Write every line of the material out exactly as shown.
+ + + + +
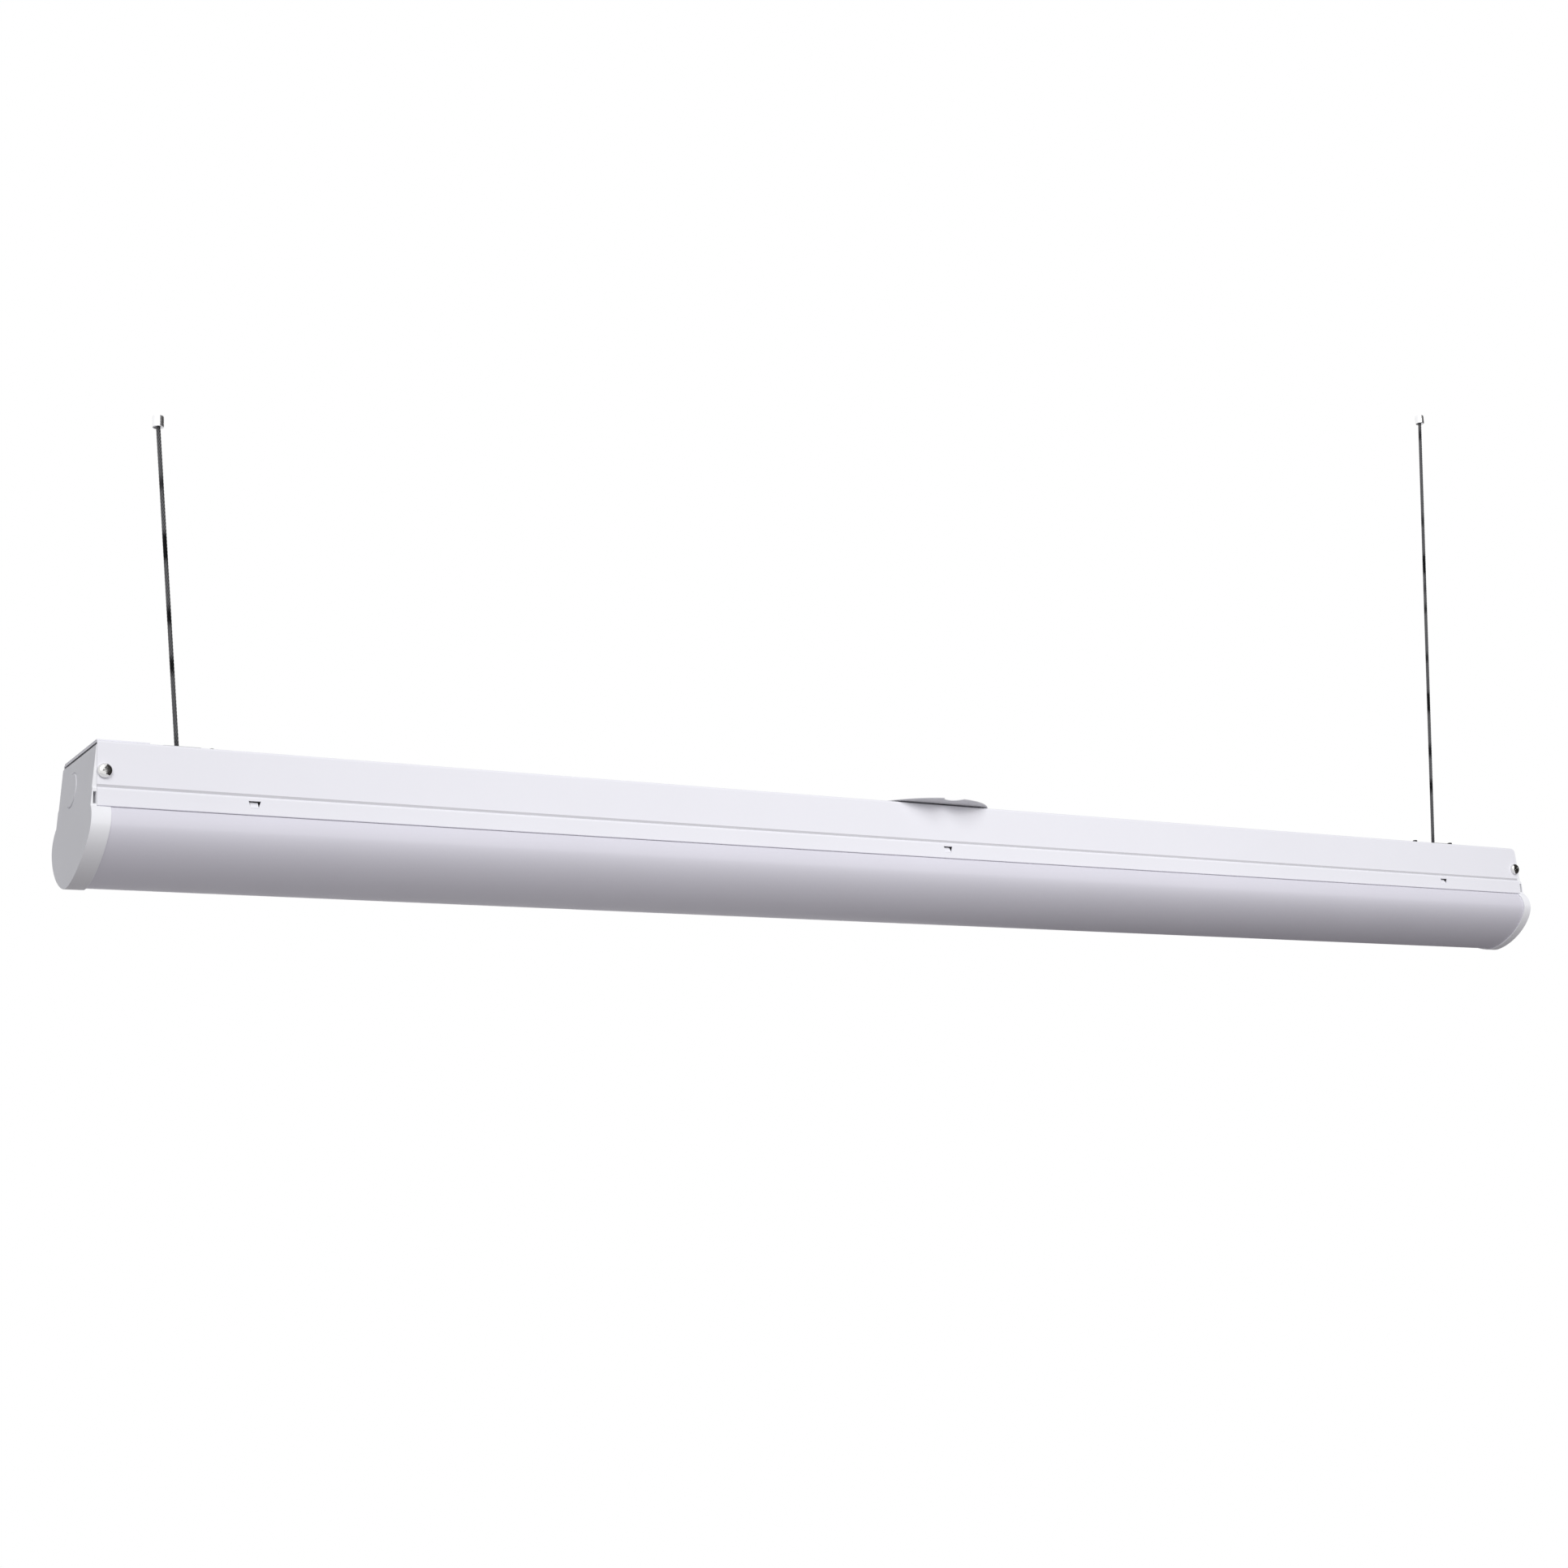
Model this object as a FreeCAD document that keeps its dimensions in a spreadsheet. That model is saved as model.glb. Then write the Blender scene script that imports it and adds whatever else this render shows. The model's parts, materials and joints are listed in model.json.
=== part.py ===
import FreeCAD, Part
import math
import os
import re

import Sketcher

# Hanging shop light, 4 ft long. Every piece is laid out in the light's own frame: X along the
# channel from its middle, -Y to the front, Z up from the channel's top sheet. The whole light is
# then shifted, so that the origin is the swing centre of the left cable's upper ball end.

doc = FreeCAD.newDocument("shop_light")

# ---------------------------------------------------------------- driving sizes, millimetres

SIZES = [
    # channel
    ("overall_length", 1219.0),
    ("channel_width", 75.3),
    ("sheet_gauge", 1.0),
    ("bend_radius", 1.5),
    ("wall_drop", 27.2),
    ("joggle_out", 1.25),
    ("joggle_drop", 1.6),
    ("skirt_drop", 39.7),
    ("hem_height", 3.0),
    ("channel_setback", 0.3),
    # punched lances that hold the tray
    ("lance_inset", 94.8),
    ("lance_depth", 32.7),
    ("lance_width", 7.0),
    ("lance_height", 4.0),
    ("lance_reach", 2.4),
    ("lance_slit", 0.5),
    # lens
    ("total_depth", 81.9),
    ("lens_width", 86.6),
    ("lens_widest_depth", 51.1),
    ("lens_power", 1.6),
    ("lens_cheek_bow", 0.8),
    ("lens_wall", 1.8),
    ("lens_gap", 0.4),
    ("lens_hook_rise", 3.0),
    # end caps
    ("end_lean", 5.05),
    ("cap_wall", 2.5),
    ("cap_rim_width", 11.6),
    ("cap_proud", 1.0),
    ("cap_top_gap", 1.7),
    ("cap_plug_length", 16.0),
    ("cap_fit", 0.2),
    ("knockout_radius", 11.1),
    ("knockout_back", 10.2),
    ("knockout_depth", 21.0),
    ("knockout_groove", 0.9),
    ("cap_slot_width", 1.5),
    ("cap_slot_gap", 0.6),
    ("cap_slot_top", 31.2),
    ("cap_slot_bottom", 38.5),
    ("end_screw_inset", 5.4),
    ("end_screw_depth", 18.4),
    ("end_screw_radius", 2.2),
    ("end_screw_head_radius", 4.75),
    ("end_screw_head_height", 3.0),
    ("end_screw_length", 9.0),
    ("screw_clearance", 0.15),
    # tray
    ("tray_gauge", 0.8),
    ("tray_side_gap", 0.35),
    ("tray_side_height", 9.0),
    ("tray_end_gap", 2.0),
    ("lead_slot_length", 24.0),
    ("lead_slot_width", 14.0),
    # lamp boards
    ("board_width", 24.0),
    ("board_thickness", 1.6),
    ("board_end_gap", 22.0),
    ("board_middle_gap", 34.0),
    ("chip_pitch", 16.0),
    ("chip_length", 3.5),
    ("chip_width", 2.8),
    ("chip_height", 0.8),
    ("jumper_width", 6.0),
    ("jumper_height", 3.0),
    ("jumper_overlap", 4.0),
    ("rivet_radius", 1.6),
    ("rivet_head_radius", 3.0),
    ("rivet_head_height", 1.0),
    ("rivet_edge", 14.0),
    # driver
    ("driver_start", 80.0),
    ("driver_length", 220.0),
    ("driver_width", 42.0),
    ("driver_height", 21.0),
    ("driver_gauge", 0.8),
    ("driver_lug", 12.0),
    ("driver_lid_gauge", 0.8),
    ("circuit_lift", 3.0),
    ("circuit_thickness", 1.6),
    ("transformer_side", 24.0),
    ("transformer_height", 12.0),
    ("capacitor_radius", 5.0),
    ("capacitor_height", 13.0),
    ("small_screw_radius", 1.5),
    ("small_screw_head_radius", 2.9),
    ("small_screw_head_height", 2.0),
    # wiring
    ("terminal_start", 34.0),
    ("terminal_length", 20.0),
    ("terminal_width", 30.0),
    ("terminal_height", 15.0),
    ("terminal_pitch", 8.0),
    ("lead_radius", 1.1),
    ("connector_length", 9.0),
    ("connector_width", 11.0),
    ("connector_height", 5.0),
    ("ground_screw_offset", 100.0),
    ("ground_screw_back", 20.0),
    # junction plate
    ("wire_hole_radius", 11.1),
    ("plate_radius", 55.0),
    ("plate_gauge", 0.8),
    ("gasket_radius", 35.0),
    ("gasket_thickness", 0.3),
    ("box_screw_spacing", 88.9),
    ("box_slot_radius", 2.4),
    ("box_slot_length", 12.0),
    ("plate_notch_radius", 9.75),
    ("plate_notch_outset", 2.9),
    ("plate_screw_offset", 24.0),
    ("plate_screw_radius", 2.0),
    ("plate_screw_head_radius", 3.8),
    ("plate_screw_head_height", 1.8),
    ("plate_screw_length", 8.0),
    # slots for screwing the channel flat to a ceiling
    ("surface_slot_inset", 209.5),
    ("surface_slot_radius", 3.2),
    ("surface_slot_length", 16.0),
    # joiner plate
    ("joiner_length", 31.5),
    ("joiner_gauge", 1.0),
    ("joiner_width", 72.0),
    # hangers
    ("hang_inset", 58.9),
    ("bridge_gauge", 1.5),
    ("bridge_front", 10.5),
    ("bridge_back", 14.0),
    ("bridge_rise", 3.6),
    ("bridge_half_top", 12.0),
    ("bridge_half_base", 16.0),
    ("bridge_half_length", 26.5),
    ("stud_offset", 21.5),
    ("stud_radius", 2.0),
    ("stud_top", 9.8),
    ("stud_head_radius", 4.6),
    ("stud_head_height", 1.6),
    ("nut_across_flats", 7.0),
    ("nut_height", 3.2),
    ("seat_half_width", 2.0),
    ("seat_half_length", 3.2),
    ("seat_entry_radius", 3.1),
    ("seat_entry_back", 7.6),
    ("ball_radius", 2.6),
    ("ball_clearance", 0.3),
    ("cable_radius", 1.4),
    ("slip_fit", 0.05),
    ("left_cable_length", 214.6),
    ("left_cable_lean", 3.63),
    ("right_cable_length", 404.2),
    ("right_cable_lean", 6.32),
    # ceiling cups
    ("cup_radius", 3.7),
    ("cup_above", 4.4),
    ("cup_below", 3.0),
    ("cup_throat_radius", 2.4),
    ("cup_flare", 30.0),
]

sheet = doc.addObject("Spreadsheet::Sheet", "Sizes")
for row, (alias, number) in enumerate(SIZES, start=1):
    sheet.set("A%d" % row, alias)
    sheet.set("B%d" % row, str(number))
    sheet.setAlias("B%d" % row, alias)
doc.recompute()

FUNCTIONS = {"sin", "cos", "tan", "sqrt", "pi"}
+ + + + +
» **Solution to this problem**
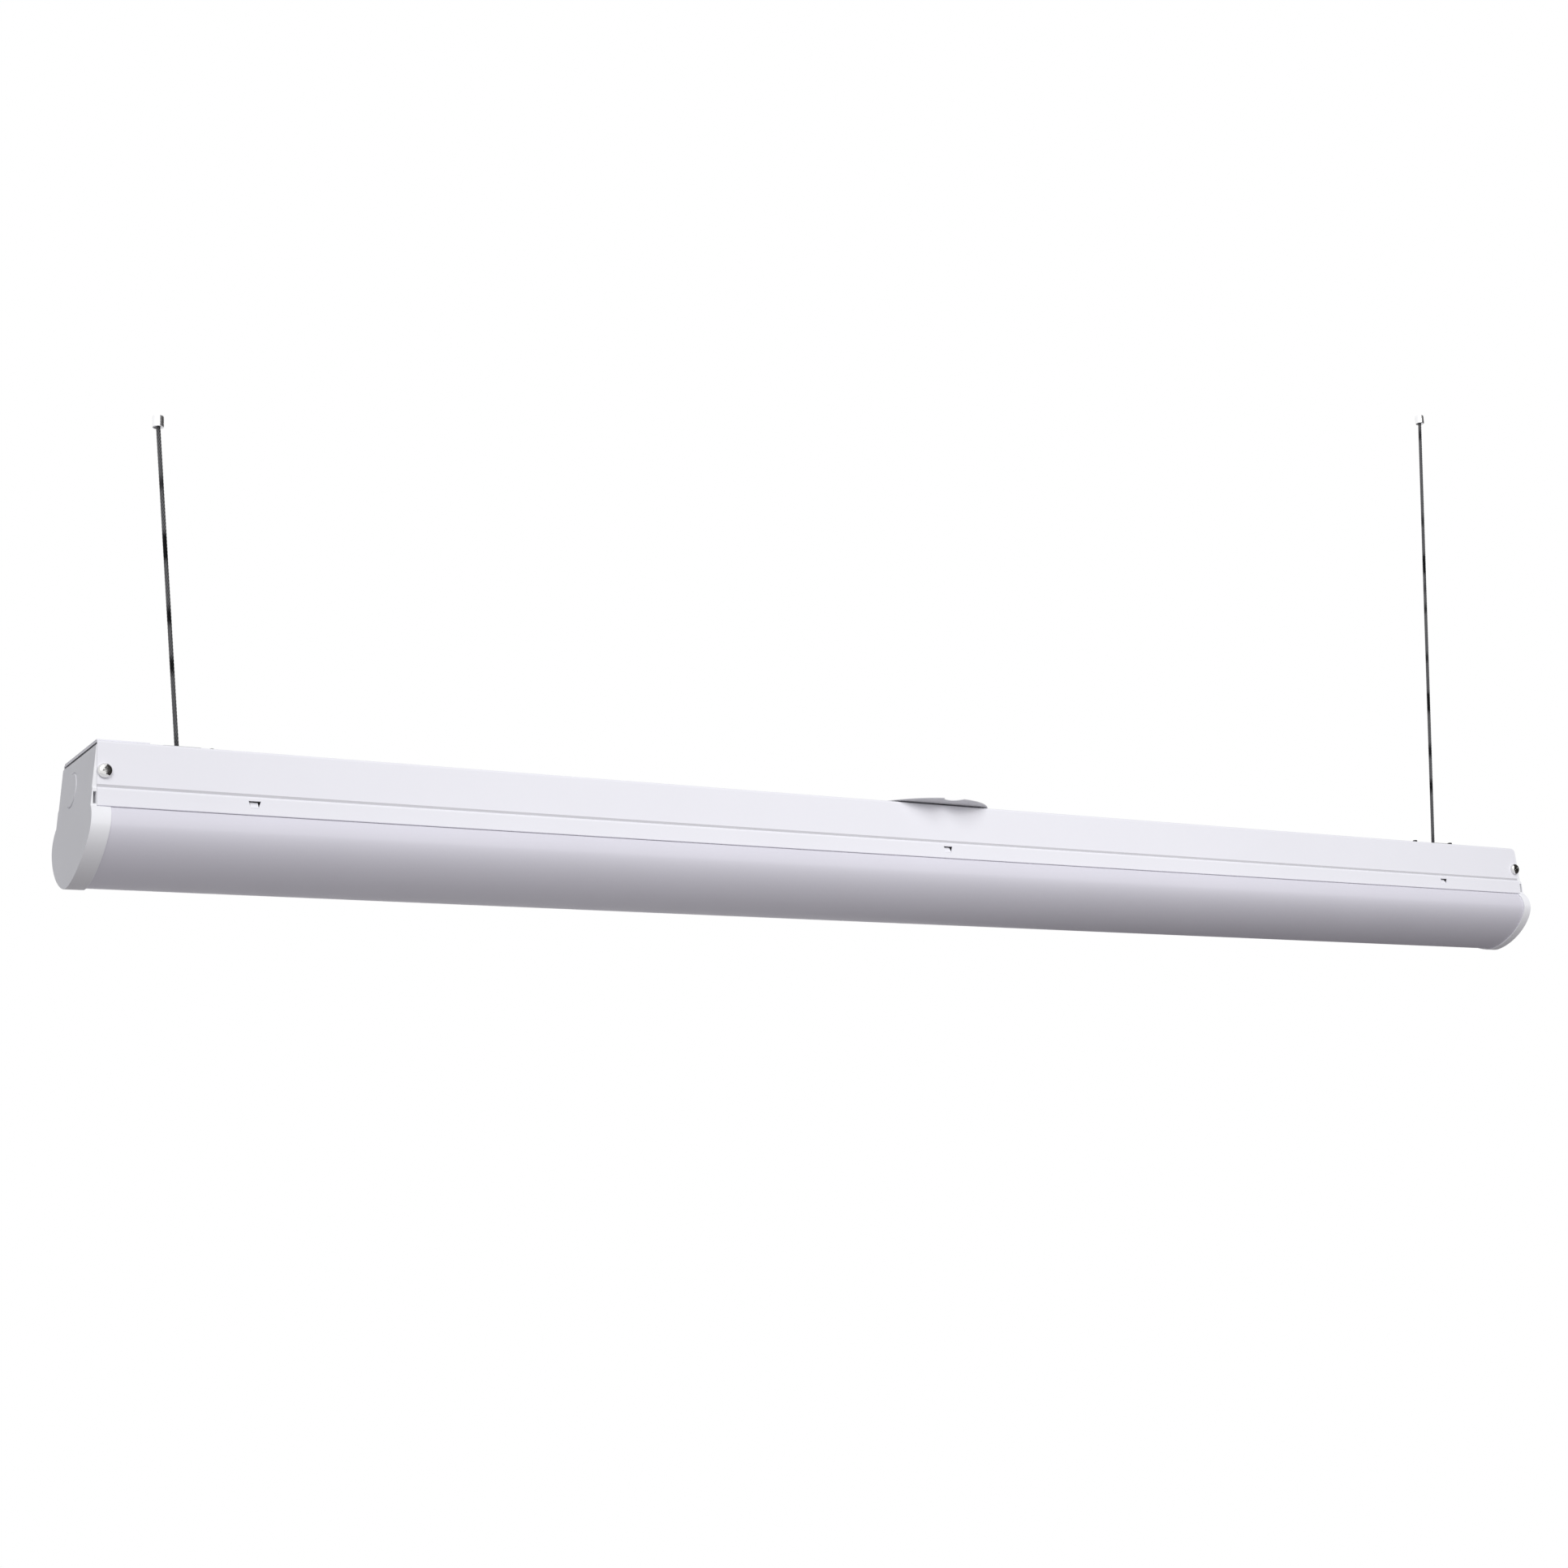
Model this object as a FreeCAD document that keeps its dimensions in a spreadsheet. That model is saved as model.glb. Then write the Blender scene script that imports it and adds whatever else this render shows. The model's parts, materials and joints are listed in model.json.
=== part.py ===
import FreeCAD, Part
import math
import os
import re

import Sketcher

# Hanging shop light, 4 ft long. Every piece is laid out in the light's own frame: X along the
# channel from its middle, -Y to the front, Z up from the channel's top sheet. The whole light is
# then shifted, so that the origin is the swing centre of the left cable's upper ball end.

doc = FreeCAD.newDocument("shop_light")

# ---------------------------------------------------------------- driving sizes, millimetres

SIZES = [
    # channel
    ("overall_length", 1219.0),
    ("channel_width", 75.3),
    ("sheet_gauge", 1.0),
    ("bend_radius", 1.5),
    ("wall_drop", 27.2),
    ("joggle_out", 1.25),
    ("joggle_drop", 1.6),
    ("skirt_drop", 39.7),
    ("hem_height", 3.0),
    ("channel_setback", 0.3),
    # punched lances that hold the tray
    ("lance_inset", 94.8),
    ("lance_depth", 32.7),
    ("lance_width", 7.0),
    ("lance_height", 4.0),
    ("lance_reach", 2.4),
    ("lance_slit", 0.5),
    # lens
    ("total_depth", 81.9),
    ("lens_width", 86.6),
    ("lens_widest_depth", 51.1),
    ("lens_power", 1.6),
    ("lens_cheek_bow", 0.8),
    ("lens_wall", 1.8),
    ("lens_gap", 0.4),
    ("lens_hook_rise", 3.0),
    # end caps
    ("end_lean", 5.05),
    ("cap_wall", 2.5),
    ("cap_rim_width", 11.6),
    ("cap_proud", 1.0),
    ("cap_top_gap", 1.7),
    ("cap_plug_length", 16.0),
    ("cap_fit", 0.2),
    ("knockout_radius", 11.1),
    ("knockout_back", 10.2),
    ("knockout_depth", 21.0),
    ("knockout_groove", 0.9),
    ("cap_slot_width", 1.5),
    ("cap_slot_gap", 0.6),
    ("cap_slot_top", 31.2),
    ("cap_slot_bottom", 38.5),
    ("end_screw_inset", 5.4),
    ("end_screw_depth", 18.4),
    ("end_screw_radius", 2.2),
    ("end_screw_head_radius", 4.75),
    ("end_screw_head_height", 3.0),
    ("end_screw_length", 9.0),
    ("screw_clearance", 0.15),
    # tray
    ("tray_gauge", 0.8),
    ("tray_side_gap", 0.35),
    ("tray_side_height", 9.0),
    ("tray_end_gap", 2.0),
    ("lead_slot_length", 24.0),
    ("lead_slot_width", 14.0),
    # lamp boards
    ("board_width", 24.0),
    ("board_thickness", 1.6),
    ("board_end_gap", 22.0),
    ("board_middle_gap", 34.0),
    ("chip_pitch", 16.0),
    ("chip_length", 3.5),
    ("chip_width", 2.8),
    ("chip_height", 0.8),
    ("jumper_width", 6.0),
    ("jumper_height", 3.0),
    ("jumper_overlap", 4.0),
    ("rivet_radius", 1.6),
    ("rivet_head_radius", 3.0),
    ("rivet_head_height", 1.0),
    ("rivet_edge", 14.0),
    # driver
    ("driver_start", 80.0),
    ("driver_length", 220.0),
    ("driver_width", 42.0),
    ("driver_height", 21.0),
    ("driver_gauge", 0.8),
    ("driver_lug", 12.0),
    ("driver_lid_gauge", 0.8),
    ("circuit_lift", 3.0),
    ("circuit_thickness", 1.6),
    ("transformer_side", 24.0),
    ("transformer_height", 12.0),
    ("capacitor_radius", 5.0),
    ("capacitor_height", 13.0),
    ("small_screw_radius", 1.5),
    ("small_screw_head_radius", 2.9),
    ("small_screw_head_height", 2.0),
    # wiring
    ("terminal_start", 34.0),
    ("terminal_length", 20.0),
    ("terminal_width", 30.0),
    ("terminal_height", 15.0),
    ("terminal_pitch", 8.0),
    ("lead_radius", 1.1),
    ("connector_length", 9.0),
    ("connector_width", 11.0),
    ("connector_height", 5.0),
    ("ground_screw_offset", 100.0),
    ("ground_screw_back", 20.0),
    # junction plate
    ("wire_hole_radius", 11.1),
    ("plate_radius", 55.0),
    ("plate_gauge", 0.8),
    ("gasket_radius", 35.0),
    ("gasket_thickness", 0.3),
    ("box_screw_spacing", 88.9),
    ("box_slot_radius", 2.4),
    ("box_slot_length", 12.0),
    ("plate_notch_radius", 9.75),
    ("plate_notch_outset", 2.9),
    ("plate_screw_offset", 24.0),
    ("plate_screw_radius", 2.0),
    ("plate_screw_head_radius", 3.8),
    ("plate_screw_head_height", 1.8),
    ("plate_screw_length", 8.0),
    # slots for screwing the channel flat to a ceiling
    ("surface_slot_inset", 209.5),
    ("surface_slot_radius", 3.2),
    ("surface_slot_length", 16.0),
    # joiner plate
    ("joiner_length", 31.5),
    ("joiner_gauge", 1.0),
    ("joiner_width", 72.0),
    # hangers
    ("hang_inset", 58.9),
    ("bridge_gauge", 1.5),
    ("bridge_front", 10.5),
    ("bridge_back", 14.0),
    ("bridge_rise", 3.6),
    ("bridge_half_top", 12.0),
    ("bridge_half_base", 16.0),
    ("bridge_half_length", 26.5),
    ("stud_offset", 21.5),
    ("stud_radius", 2.0),
    ("stud_top", 9.8),
    ("stud_head_radius", 4.6),
    ("stud_head_height", 1.6),
    ("nut_across_flats", 7.0),
    ("nut_height", 3.2),
    ("seat_half_width", 2.0),
    ("seat_half_length", 3.2),
    ("seat_entry_radius", 3.1),
    ("seat_entry_back", 7.6),
    ("ball_radius", 2.6),
    ("ball_clearance", 0.3),
    ("cable_radius", 1.4),
    ("slip_fit", 0.05),
    ("left_cable_length", 214.6),
    ("left_cable_lean", 3.63),
    ("right_cable_length", 404.2),
    ("right_cable_lean", 6.32),
    # ceiling cups
    ("cup_radius", 3.7),
    ("cup_above", 4.4),
    ("cup_below", 3.0),
    ("cup_throat_radius", 2.4),
    ("cup_flare", 30.0),
]

sheet = doc.addObject("Spreadsheet::Sheet", "Sizes")
for row, (alias, number) in enumerate(SIZES, start=1):
    sheet.set("A%d" % row, alias)
    sheet.set("B%d" % row, str(number))
    sheet.setAlias("B%d" % row, alias)
doc.recompute()

FUNCTIONS = {"sin", "cos", "tan", "sqrt", "pi"}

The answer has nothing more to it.